▶ _What is expected_
Print the first line of the material below and each line after it, exactly as written, ending with the line that contains "Vector = FreeCAD.Vector".

Entries with model source code
○ ○ ○ ○
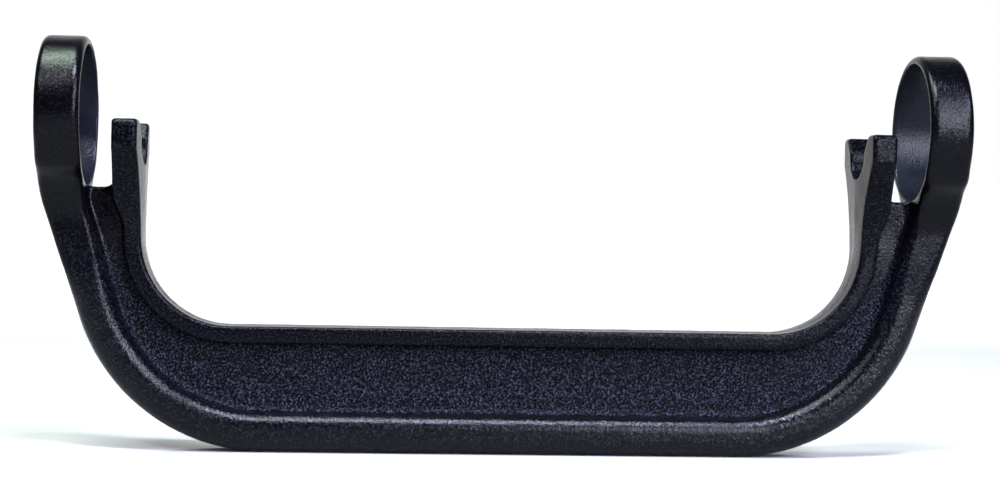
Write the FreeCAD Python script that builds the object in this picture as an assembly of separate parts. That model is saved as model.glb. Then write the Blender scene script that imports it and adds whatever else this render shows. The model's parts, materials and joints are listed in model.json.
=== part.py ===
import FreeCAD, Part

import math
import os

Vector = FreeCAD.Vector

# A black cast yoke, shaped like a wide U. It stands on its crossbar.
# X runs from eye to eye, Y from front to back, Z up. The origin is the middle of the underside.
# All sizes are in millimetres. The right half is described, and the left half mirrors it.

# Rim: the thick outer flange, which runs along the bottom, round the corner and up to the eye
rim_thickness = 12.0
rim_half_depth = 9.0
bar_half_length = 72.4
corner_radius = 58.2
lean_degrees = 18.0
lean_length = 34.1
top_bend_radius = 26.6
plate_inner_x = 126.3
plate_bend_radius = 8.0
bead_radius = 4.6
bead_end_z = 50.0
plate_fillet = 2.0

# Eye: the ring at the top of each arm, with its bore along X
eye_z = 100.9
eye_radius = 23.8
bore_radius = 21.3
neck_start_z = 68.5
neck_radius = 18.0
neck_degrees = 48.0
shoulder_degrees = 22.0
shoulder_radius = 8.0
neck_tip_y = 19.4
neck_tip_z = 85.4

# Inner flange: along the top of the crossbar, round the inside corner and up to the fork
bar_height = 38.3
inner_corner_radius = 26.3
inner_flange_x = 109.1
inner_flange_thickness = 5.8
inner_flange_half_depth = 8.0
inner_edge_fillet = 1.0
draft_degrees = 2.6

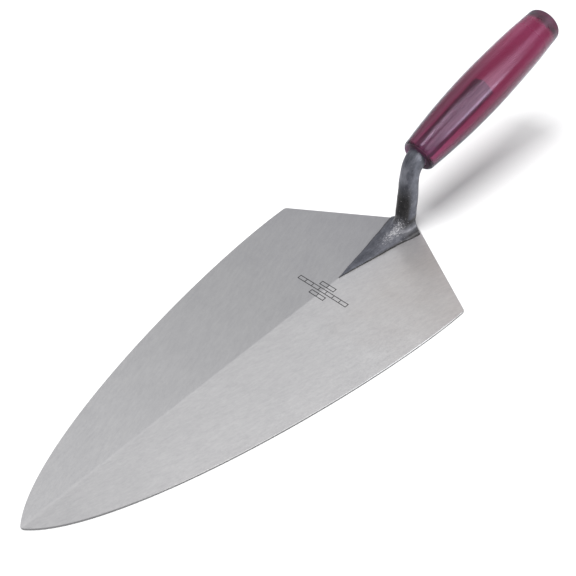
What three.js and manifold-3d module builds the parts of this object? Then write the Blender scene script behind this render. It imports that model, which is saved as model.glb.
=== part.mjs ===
○ ○ ○ ○
▶ _Expected answer_
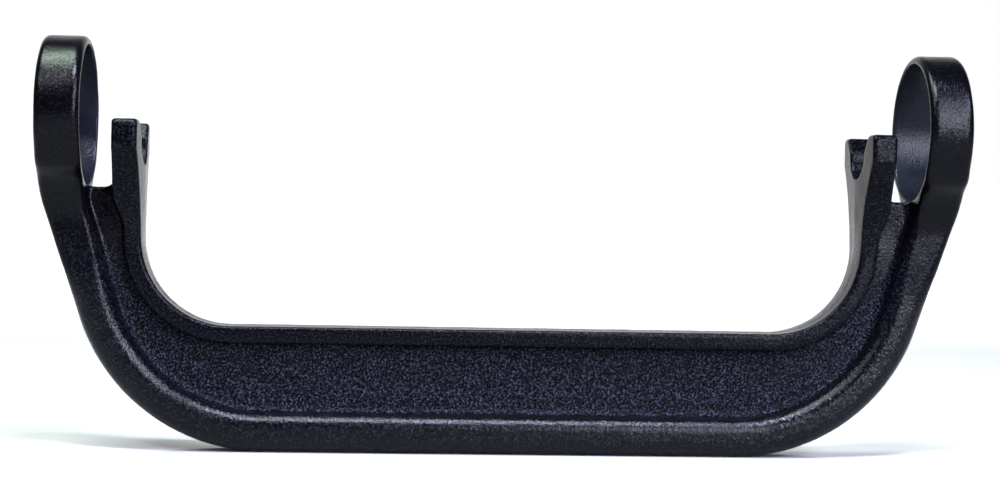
Write the FreeCAD Python script that builds the object in this picture as an assembly of separate parts. That model is saved as model.glb. Then write the Blender scene script that imports it and adds whatever else this render shows. The model's parts, materials and joints are listed in model.json.
=== part.py ===
import FreeCAD, Part

import math
import os

Vector = FreeCAD.Vector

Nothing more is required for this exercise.